"You mean to stand by me in this, don't you?" he asked Mr. Burkham.

"With all my heart and soul."

"Good. Then you must go to Dr. Jedd instantly. Tell him all you know—Tom Halliday's death; the symptoms of Charlotte's decline, as you have heard them from me—everything; and let him hold himself in readiness to start for Hastings directly he hears from or sees me. I am going to a man who of all men can tell me how to deal with Philip Sheldon. I shall try to be in Burlington Row in an hour from this time; but in any case you will wait there till I come. I suppose, in a desperate case like this, Dr. Jedd will put aside all less urgent work?"

"No doubt of that."

"I trust to you to secure his sympathy," said Valentine.

He was in the darksome entrance-hall by this time. Mr. Burkham followed, and opened the door for him.

"Have no fear of me," he said. "Good bye."

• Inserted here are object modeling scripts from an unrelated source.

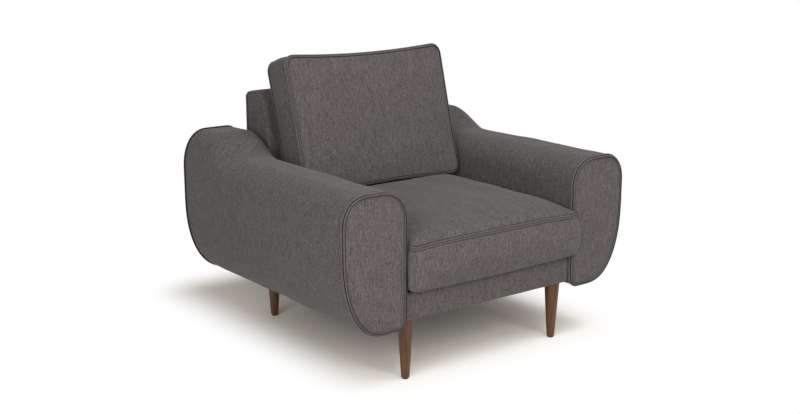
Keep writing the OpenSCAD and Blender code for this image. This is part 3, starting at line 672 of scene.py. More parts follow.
def swollen(points, faces, held, cap, pressure=4.0, slack=0.015):
    """Cloth simulation: a closed cover with a little slack swells for 20 steps under pressure from inside,
    with no gravity, while the held points stay. No point moves further than the cap."""
    work = add_mesh("swelling_cover", points, faces)
    work.vertex_groups.new(name="held").add([int(k) for k in np.unique(held)], 1.0, "REPLACE")
    cloth = work.modifiers.new("swell", "CLOTH")
    cloth.settings.quality = 6
    cloth.settings.vertex_group_mass = "held"
    cloth.settings.use_pressure = True
    cloth.settings.uniform_pressure_force = pressure
    cloth.settings.shrink_min = -slack
    cloth.settings.effector_weights.gravity = 0
    cloth.settings.bending_stiffness = 2.0
    cloth.point_cache.frame_start, cloth.point_cache.frame_end = 1, SWELL_STEPS
    scene = bpy.context.scene
    for step in range(1, SWELL_STEPS + 1):
        scene.frame_set(step)
    shaped = work.evaluated_get(bpy.context.evaluated_depsgraph_get()).to_mesh()
    moved = np.zeros(len(points) * 3)
    shaped.vertices.foreach_get("co", moved)
    bpy.data.objects.remove(work)
    scene.frame_set(1)
    move = moved.reshape(-1, 3) - points
    size = np.linalg.norm(move, axis=1, keepdims=True)
    return points + move * np.minimum(1, cap / np.maximum(size, 1e-9))


def settled(start, points, face, ring, crown_height, side_share):
    """Scales what the swelling did: on the face up to threefold, so that its top comes to the crown's
    height, and to a share on the sides."""
    points = points.copy()
    moved = points - start
    top, sides = face.ravel(), ring[1:-1].ravel()
    rise = max(moved[top, 2].max(), 1 * MM)
    points[top] = start[top] + moved[top] * min((crown_height - start[top, 2].max()) / rise, 3)
    points[sides] = start[sides] + moved[sides] * side_share
    return points


def puckered(x, y, half, middle, seed, height, wavelength):
    """What a seam does to the face beside it: fine gathers of 0.5 mm, 22 mm apart, that fade over 16 mm,
    on a slow unevenness of the given height and length. Both end at the seam, which lies half about the
    middle's y."""
    edge = np.maximum(from_edge(x, y - middle, (-half[0], -half[1]), half), 0)
    gathers = ripple(x + y, edge * 0.2, 22 * MM, seed) * near(edge, 0.5, 16)
    return (gathers + height * ripple(x, y, wavelength, seed + 1)) * smooth(edge / (9 * MM))


def eased(vectors, times=3):
    """Vectors round a loop, each averaged with its neighbours several times and made one long."""
    for _ in range(times):
        vectors = (np.roll(vectors, 1, 0) + 2 * vectors + np.roll(vectors, -1, 0)) / 4
    return unit(vectors)


def seam_frame(seam, inner, turn=1):
    """At each point of a seam, the way over the piece towards its next row of points, and the way out of
    its face."""
    over = eased(unit(inner - seam))
    along = unit(np.roll(seam, -1, 0) - np.roll(seam, 1, 0)) * turn
    return over, eased(np.cross(along, over))


# How a piece turns down beside a welt: places over the piece and out of its face, in mm. Under the seat's
# welt the turn shows, so it begins further out
ROLL = ((5.0, 0.5), (2.6, -0.5), (1.0, -2.2), (0.5, -5.0))
SEAT_ROLL = ((15.0, 0.6), (10.5, -0.6), (8.0, -3.0), (5.8, -6.0))


def rolled(seam, over, out, turn=ROLL):
    """The rows by which a piece turns down into its seam beside a welt, so that a deep crease shows
    there."""
    return np.stack([seam + over * (a * MM) + out * (b * MM) for a, b in turn])


def face_panel(name, grid, flat, roll=None, turned=False):
    """A cushion's panel: a grid of points, whose edge turns down by the rows of a roll where one is
    given."""
    face = numbers(*grid.shape[:2])
    squares, points, cloth = [quads(face)], grid.reshape(-1, 3), flat.reshape(-1, 2)
    if roll is not None:
        rows, cols = edge_places(grid.shape[1] - 1, grid.shape[0] - 1)
        edge = flat[rows, cols]
        ring = np.concatenate([face[rows, cols][None], numbers(len(roll) - 1, len(rows), face.size)])
        squares.append(quads(ring, closed=True)[:, ::-1])
        points[face[rows, cols]] = roll[0]
        points = np.concatenate([points, roll[1:].reshape(-1, 3)])
        cloth = np.concatenate([cloth, *(edge + unit(edge) * 2.5 * MM * k for k in range(1, len(roll)))])
    if turned:
        squares = [group[:, ::-1] for group in squares]
    return thicken(refine(patch(name, points, squares, cloth)))


def zip_slot(rows, row, first, count, node):
    """Marks a boxing's squares that a zip's slot leaves out: those of one row, along the side whose count
    of squares begins at first, and no further out than the zip."""
    middle = (rows[:-1] + np.roll(rows[:-1], -1, 1)) / 2
    slot = np.zeros(middle.shape[:2], bool)
    slot[row, first:first + count] = np.abs(middle[row, first:first + count, 0]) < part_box(node)[1].x
    return slot.ravel()


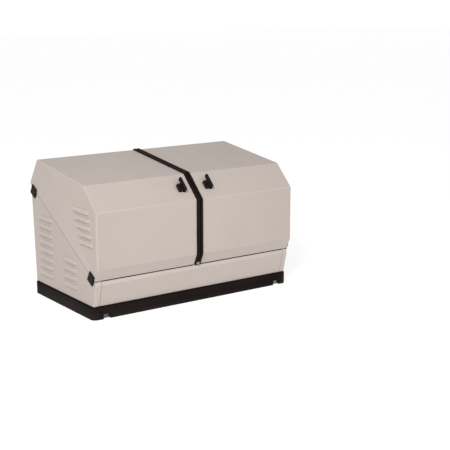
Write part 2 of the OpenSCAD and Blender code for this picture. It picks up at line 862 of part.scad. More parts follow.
module stator_housing() {
    color(cast)
        difference() {
            union() {
                bar_x(alt_x0, alt_x1, shaft_y, shaft_z, 128);
                bar_x(alt_x0 + 40, alt_x1 - 40, shaft_y, shaft_z, 132);
                block(-200, -60, shaft_y - 152, shaft_y + 152, rail_top + 36, 186);
            }
            bar_x(alt_x0 + 8, alt_x1 - 8, shaft_y, shaft_z, 118);
            bar_x(alt_x1 - 9, alt_x1 + 1, shaft_y, shaft_z, 60);
            bar_x(alt_x0 - 1, alt_x0 + 9, shaft_y, shaft_z, 18 + fit);
            // Cooling slots round the outer end
            for (i = [0:11])
                translate([alt_x0 - 1, shaft_y, shaft_z])
                    rotate([i * 30, 0, 0])
                        translate([0, -9, 50])
                            cube([10, 18, 48]);
            block(-210, -50, shaft_y - 90, shaft_y + 90, rail_top, 160);
        }
}
module stator_core() {
    color(dark)
        difference() {
            bar_x(-220, -40, shaft_y, shaft_z, 117.6);
            bar_x(-221, -39, shaft_y, shaft_z, 97);
        }
}
module rotor() {
    color(steel)
        difference() {
            union() {
                bar_x(-215, -45, shaft_y, shaft_z, 95);
                bar_x(-240, -20, shaft_y, shaft_z, 62);
            }
            bar_x(-241, -19, shaft_y, shaft_z, 18);
        }
}
// ---- Exhaust ----
pipe_y = 147;
pipe_z = 447;
pipe_r = 17;
muffler_x = -430;
muffler_z = 290;
muffler_r = 82;
module exhaust_pipes() {
    color(steel)
        for (s = [-1, 1])
            let(x1 = 155 + s * 22 - 64.4, y = shaft_y + s * pipe_y)
                difference() {
                    union() {
                        bar_x(muffler_x, x1, y, pipe_z, pipe_r);
                        bar_x(x1 - 8, x1, y, pipe_z, 28);
                        translate([muffler_x, y, pipe_z])
                            sphere(pipe_r);
                        translate([muffler_x, y, muffler_z + muffler_r - 6])
                            cylinder(r = pipe_r, h = pipe_z - muffler_z - muffler_r + 6);
                        translate([muffler_x, y, muffler_z + muffler_r + 1])
                            cylinder(r = 25, h = 8);
                    }
                    bar_x(muffler_x, x1 + 1, y, pipe_z, pipe_r - 2);
                    translate([muffler_x, y, muffler_z + muffler_r - 10])
                        cylinder(r = pipe_r - 2, h = pipe_z - muffler_z - muffler_r + 10);
                }
}
module muffler() {
    y0 = shaft_y - 195;
    y1 = shaft_y + 195;
    color(steel)
        difference() {
            union() {
                bar_y(muffler_x, y0, y1, muffler_z, muffler_r);
                for (y = [y0 - 3, y1 - 5])
                    bar_y(muffler_x, y, y + 8, muffler_z, muffler_r + 4);
                for (y = [y0 + 60, y1 - 80])
                    block(muffler_x - 30, muffler_x + 30, y, y + 4, well_z, muffler_z);
                bar_y(muffler_x, y1, rear_y(tail_z) + 2, tail_z, 24);
            }
            bar_y(muffler_x, y0 + 2, y1 - 2, muffler_z, muffler_r - 2);
            bar_y(muffler_x, y1 - 10, 400, tail_z, 22);
            for (s = [-1, 1])
                translate([muffler_x, shaft_y + s * pipe_y, muffler_z])
                    cylinder(r = pipe_r + 0.3, h = 120);
        }
}
module heat_baffle() {
    x = -312;
    outline = [[-235, well_z], [255, well_z], [255, base_h + 30], [300, base_h + 60], [310, 560],
        [230, 640], [-190, 590], [-310, 480], [-310, base_h + 50], [-235, base_h + 20]];
    color(steel)
        difference() {
            along_x(x, x + 3, outline);
            for (s = [-1, 1])
                bar_x(x - 1, x + 4, shaft_y + s * pipe_y, pipe_z, pipe_r + 8);
            // Way through for the cooling air of the alternator
            bar_x(x - 1, x + 4, shaft_y, shaft_z - 10, 70);
        }
}
module air_cleaner() {
    color(black)
        difference() {
            union() {
                soft_block(60, 260, shaft_y - 90, shaft_y + 90, 530, 585, 26);
                soft_block(66, 254, shaft_y - 84, shaft_y + 84, 584, 596, 22);
                translate([160, shaft_y, 500])
                    cylinder(r = 34, h = 31);
                bar_x(259, 290, shaft_y, 556, 24);
            }
            soft_block(64, 256, shaft_y - 86, shaft_y + 86, 534, 581, 22);
            translate([160, shaft_y, 499])
                cylinder(r = 24, h = 36);
            bar_x(250, 291, shaft_y, 556, 20);
        }
}
module intake_mixer() {
    color(cast)
        difference() {
            union() {
                translate([160, shaft_y, 411])
                    cylinder(r = 30, h = 88.7);
                // Runners to the two heads, cut off at their fins
                for (s = [-1, 1])
                    difference() {
                        translate([155 + s * 12, shaft_y, 450])
                            rotate([-s * 68, 0, 0])
                                cylinder(r = 17, h = 140);
                        on_bank(s)
                            translate([-100, s > 0 ? -62.3 : -100, 0])
                                cube([200, 162.3, 300]);
                    }
                block(130, 190, shaft_y - 38, shaft_y + 38, 410.5, 417);
            }
            translate([160, shaft_y, 420])
                cylinder(r = 22, h = 90);
        }
}
module oil_filter() {
    color(dark)
        translate([140, shaft_y - 110.3, 222])
            rotate([90, 0, 0])
                rotate_extrude()
                    polygon([[0, 0], [30, 0], [34, 3], [37, 6], [37, 72], [32, 80], [0, 82]]);
}
module starter_motor() {
    color(dark)
        union() {
            bar_x(138, 250, shaft_y + 150, 262, 34);
            bar_x(250, 275.6, shaft_y + 150, 262, 24);
            bar_x(150, 225, shaft_y + 160, 308, 20);
            block(170, 230, shaft_y + 110.2, shaft_y + 150, 240, 284);
        }
}
module dipstick() {
    color(black)
        translate([case_x1 - 30, shaft_y - 96, 230])
            rotate([30, 0, 0])
                union() {
                    translate([0, 0, -52])
                        cylinder(r = 3, h = 116);
                    translate([0, 0, 62.4])
                        cylinder(r = 14, h = 14);
                    translate([-3, -14, 76])
                        cube([6, 28, 16]);
                }
}
// ---- Battery, controls and fuel ----
bat_x0 = 368;
bat_x1 = 536;
bat_y0 = -240;
bat_y1 = -34;
bat_z = 26;
bat_h = 190;
module battery_tray() {
    color(black)
        difference() {
            soft_block(bat_x0 - 4, bat_x1 + 3, bat_y0 - 4, bat_y1 + 4, well_z, well_z + 40, 6);
            block(bat_x0 - 0.4, bat_x1 + 0.4, bat_y0 - 0.4, bat_y1 + 0.4, bat_z, 100);
        }
}
module battery() {
    color(dark)
        union() {
            soft_block(bat_x0, bat_x1, bat_y0, bat_y1, bat_z, bat_z + bat_h - 30, 5);
            soft_block(bat_x0 + 3, bat_x1 - 3, bat_y0 + 3, bat_y1 - 3,
                bat_z + bat_h - 31, bat_z + bat_h - 6, 5);
            soft_block(bat_x0 + 40, bat_x1 - 40, bat_y0 + 12, bat_y1 - 12,
                bat_z + bat_h - 8, bat_z + bat_h, 4);
            for (y = [bat_y0 + 26, bat_y1 - 26])
                translate([bat_x0 + 22, y, bat_z + bat_h - 8])
                    cylinder(r1 = 9, r2 = 8, h = 22);
        }
}
module battery_strap() {
    y = (bat_y0 + bat_y1) / 2;
    color(black)
        difference() {
            block(bat_x0 - 6.6, bat_x1 + 3.6, y - 14, y + 14, well_z + 40.4, bat_z + bat_h + 3);
            block(bat_x0 - 4.2, bat_x1 + 0.4, y - 15, y + 15, 0, bat_z + bat_h + 0.5);
        }
}
box_x0 = -270;
box_x1 = -40;
box_y0 = -290;
box_y1 = -175;
box_z0 = 330;
box_z1 = 555;
module control_stand() {
    color(dark)
        union() {
            for (x = [box_x0 + 10, box_x1 - 50])
                difference() {
                    block(x, x + 40, box_y1 - 50, box_y1 - 10, well_z, box_z0 - 4);
                    block(x + 3, x + 37, box_y1 - 47, box_y1 - 9, well_z + 3, box_z0);
                }
            block(box_x0, box_x1, box_y0 + 10, box_y1, box_z0 - 4.2, box_z0 - 0.2);
        }
}
module control_box() {
    color(dark)
        difference() {
            soft_block(box_x0, box_x1, box_y0, box_y1, box_z0, box_z1, 6);
            block(box_x0 + 3, box_x1 - 3, box_y0 - 1, box_y1 - 3, box_z0 + 3, box_z1 - 3);
        }
}
face_y = box_y0 - 3.2;
// Plate outline in X and Z, from the plate's front to its back
module face_block(x0, x1, z0, z1, y0, y1, r) {
    translate([0, y1, 0])
        rotate([90, 0, 0])
            linear_extrude(y1 - y0)
                round_rect(x0, x1, z0, z1, r);
}
display = [-245, -165, 455, 515];
switch_x = -105;
switch_z = 485;
breaker_x = -115;
breaker_z = 400;
module control_panel() {
    color(black)
        difference() {
            face_block(box_x0, box_x1, box_z0, box_z1, face_y, box_y0 - 0.2, 8);
            face_block(display[0], display[1], display[2], display[3], face_y - 1, face_y + 2, 4);
            face_block(switch_x - 12.5, switch_x + 12.5, switch_z - 20.5, switch_z + 20.5,
                face_y - 1, box_y0 + 1, 2);
            face_block(breaker_x - 37, breaker_x + 37, breaker_z - 32, breaker_z + 32,
                face_y - 1, box_y0 + 1, 2);
        }
}
module display_window() {
    color("#5b6f6a")
        face_block(display[0] + 0.2, display[1] - 0.2, display[2] + 0.2, display[3] - 0.2,
            face_y - 0.8, face_y + 1.8, 4);
}
module mode_switch() {
    color(black)
        intersection() {
            bar_x(switch_x - 12, switch_x + 12, box_y0 + 12, switch_z, 21);
            union() {
                along_x(switch_x - 12, switch_x + 12,
                    [[box_y0 + 12, switch_z - 12], [box_y0 + 12, switch_z + 12],
                    [face_y - 2, switch_z + 19], [face_y + 1, switch_z], [face_y - 2, switch_z - 19]]);
                bar_x(switch_x - 12, switch_x + 12, box_y0 + 12, switch_z, 6);
            }
        }
}
module breaker_body() {
    color(dark)
        difference() {
            face_block(breaker_x - 36, breaker_x + 36, breaker_z - 31, breaker_z + 31,
                face_y - 3, box_y0 + 60, 2);
            face_block(breaker_x - 26, breaker_x + 26, breaker_z - 20, breaker_z + 20,
                face_y - 4, box_y0 + 22, 2);
        }
}
module breaker_lever() {
    color(black)
        union() {
            bar_x(breaker_x - 25, breaker_x + 25, box_y0 + 10, breaker_z, 9);
            translate([breaker_x, box_y0 + 10, breaker_z])
                rotate([-25, 0, 0])
                    difference() {
                        translate([-22, -33, -4])
                            cube([44, 30, 8]);
                        translate([-8, -27, -5])
                            cube([16, 25, 10]);
                    }
        }
}
reg_y = 190;
module gas_regulator() {
    color(cast)
        difference() {
            union() {
                bar_y(fuel_x, reg_y, reg_y + 18, fuel_z, 62);
                bar_y(fuel_x, reg_y + 17, reg_y + 46, fuel_z, 46);
                bar_y(fuel_x, reg_y + 45, reg_y + 60, fuel_z, 18);
                block(fuel_x - 30, fuel_x + 30, reg_y + 2, reg_y + 8, well_z, fuel_z);
                block(fuel_x - 30, fuel_x + 30, reg_y + 2, reg_y + 60, well_z, well_z + 5);
            }
            bar_y(fuel_x, reg_y + 30, reg_y + 61, fuel_z, 9);
        }
}
module fuel_pipe() {
    color("#b08a4a")
        difference() {
            union() {
                bar_y(fuel_x, reg_y + 60.2, 318, fuel_z, 11);
                bar_y(fuel_x, reg_y + 60.2, reg_y + 74, fuel_z, 16);
                bar_y(fuel_x, 304, 318, fuel_z, 16);
            }
            bar_y(fuel_x, reg_y + 59, 319, fuel_z, 8);
        }
}
module fuel_inlet() {
    y = rear_y(fuel_z);
    color(steel)
        difference() {
            union() {
                bar_y(fuel_x, 318.2, 367, fuel_z, fuel_r);
                translate([fuel_x, y + 1.4, fuel_z])
                    rotate([-90, 0, 0])
                        cylinder(r = 19, h = 6, $fn = 6);
                translate([fuel_x, y - 9.6, fuel_z])
                    rotate([-90, 0, 0])
                        cylinder(r = 19, h = 6, $fn = 6);
            }
            bar_y(fuel_x, 300, 400, fuel_z, 7.5);
        }
}
module conduit_entry() {
    y = rear_y(conduit_z);
    color(black)
        difference() {
            union() {
                bar_y(conduit_x, y - 12, y + 12, conduit_z, conduit_r + 2.2);
                bar_y(conduit_x, y + 1.4, y + 5, conduit_z, conduit_r + 8);
                bar_y(conduit_x, y - 8, y - 3.4, conduit_z, conduit_r + 8);
            }
            bar_y(conduit_x, y - 13, y + 13, conduit_z, conduit_r);
        }
}

base();
end_panel_left();
end_panel_right();
rear_panel();
front_panel();
centre_arch();
centre_trim();
lid_seals();
corner_caps();
hinge_leaves_body();
hinge_pins();
panel_screws();
engine_rails();
isolators();
crankcase();
cylinders();
cylinder_heads();
valve_covers();
blower_housing();
air_cleaner();
intake_mixer();
oil_filter();
starter_motor();
stator_housing();
stator_core();
exhaust_pipes();
muffler();
heat_baffle();
battery_tray();
battery();
battery_strap();
control_stand();
control_box();
control_panel();
display_window();
breaker_body();
gas_regulator();
fuel_pipe();
fuel_inlet();
conduit_entry();
crankshaft();
flywheel_fan();
rotor();
dipstick();
mode_switch();
breaker_lever();
lid_left();
hinge_leaves_left();
latch_base_left();
latch_lever_left();
latch_cam_left();
strut_tube_left();
strut_rod_left();
lid_right();
hinge_leaves_right();
latch_base_right();
latch_lever_right();
latch_cam_right();
strut_tube_right();
strut_rod_right();
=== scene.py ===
"""Looks of the home standby generator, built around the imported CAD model."""

import json
import math

import bmesh
import bpy
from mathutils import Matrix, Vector


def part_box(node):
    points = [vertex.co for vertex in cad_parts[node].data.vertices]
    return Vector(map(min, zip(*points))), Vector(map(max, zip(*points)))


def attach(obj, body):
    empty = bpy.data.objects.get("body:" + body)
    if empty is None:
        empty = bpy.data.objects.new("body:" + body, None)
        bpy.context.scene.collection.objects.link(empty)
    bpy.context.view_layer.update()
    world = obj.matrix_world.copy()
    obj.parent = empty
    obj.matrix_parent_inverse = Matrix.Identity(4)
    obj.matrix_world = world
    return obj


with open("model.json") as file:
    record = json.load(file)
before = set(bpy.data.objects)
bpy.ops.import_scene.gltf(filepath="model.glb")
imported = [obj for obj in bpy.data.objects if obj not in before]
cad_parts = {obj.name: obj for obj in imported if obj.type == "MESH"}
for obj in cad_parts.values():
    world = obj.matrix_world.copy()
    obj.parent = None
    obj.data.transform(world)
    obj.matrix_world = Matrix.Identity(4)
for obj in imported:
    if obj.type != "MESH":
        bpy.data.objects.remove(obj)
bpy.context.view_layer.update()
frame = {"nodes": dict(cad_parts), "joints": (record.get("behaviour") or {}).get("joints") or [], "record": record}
nodes = frame["nodes"]
scene = bpy.context.scene


# ---- Camera, floor and light ----
CAMERA_AT = (-3.117, -4.934, 1.656)
CAMERA_YAW = 35.71
CAMERA_PITCH = 12.53
CAMERA_LENS = 85.6
FLOOR_GLOW = 0.72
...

The two men shook hands with a grip significant as masonic sign-manual. It meant on the one part hearty co-operation, on the other implicit confidence. In the next moment Valentine sprang into the cab.

"King's Road—entrance to Gray's Inn, and drive like mad!" he shouted to the driver. The hansom rattled across the stones, dashed round corners, struck consternation to scudding children in pinafores, all but annihilated more than one perambulator, and in less than ten minutes after leaving Mr. Burkham's door, ground against the kerbstone before the little gate of Gray's Inn.

"God grant that George Sheldon may be at home!" Valentine said to himself, as he hurried towards that gentleman's office. George Sheldon was at home. In this fight against time, Mr. Hawkehurst had so far found the odds in his favour.